If the racer was injured and rehabilitated then when he recovers my guess is he'll try return to his loft.

If he was lost and has taken up residence with another flock, I'd expect him to stay there....since it was his decision in a sense to stay with the new flock.


If the bird didn't have good homing instincts and didn't return from a toss, yes the owner won't want him back. Unfortunately it seems the birds are disposable to many racers. Not all, and some are very grateful to get birds back, but general feel is that if it doesn't come back it is a waste of investment and not wanted. 

Can't say it is a mentality I will ever condone.

How did the racer come to you?


----------



## whytwings (Feb 12, 2011)

I think what LisaNewTumbler mentions might well be true .

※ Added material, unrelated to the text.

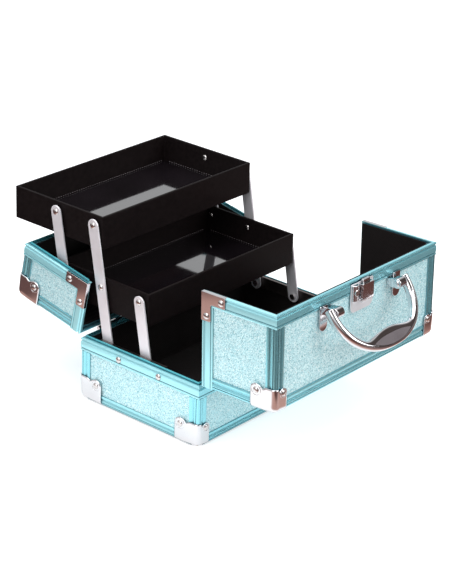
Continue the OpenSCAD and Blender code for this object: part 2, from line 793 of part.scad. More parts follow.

I rescued a racer from a freal flock exhibiting an injury to the chest and foot . I admit my attempts to intergrate it with my own flock were not the best , however it took off never to be seen again.

I also had a racer turn up to my loft still with the race rubber and it has never left....perhaps this was because it was of it's own accord .

A third racer that turned up , decided to stay for 2 weeks and then decided to leave .

So there are circumstances where they will stay and those that will not ...I'm inclined to think that most will take off .

I wonder if finding him a home where he might be cared for, opposed to being released and being executed upon his arrival to his original loft.


----------



## John_D (Jan 24, 2002)

Two years back we took about 20 racers, whose owner could no longer physically look after them, to someone who was willing to take them in, 200+ miles away. One got out and returned to her old home. So we kept her with our rescue pigeons, rather than transport her again.


----------



## London Pigeon (Apr 20, 2011)

Thanks for your replies  It's quite fascinating - but awful that some owners just don't want them back. I'm now wondering what happens when people actually buy racing pigeons, how come they don't just fly home again?


----------



## LisaNewTumbler (Jun 24, 2013)

haha well I can personally confirm that they DO fly home.....

I bought a 2013 bird last July as a companion for my rescue. I had her 2 weeks before she slipped past me. Hung around for around 10 min, looped round the house twice and disappeared into the horizon....

You have to either buy racers really young, or keep the birds you buy as prisoners and fly their young who will have been born at your loft


----------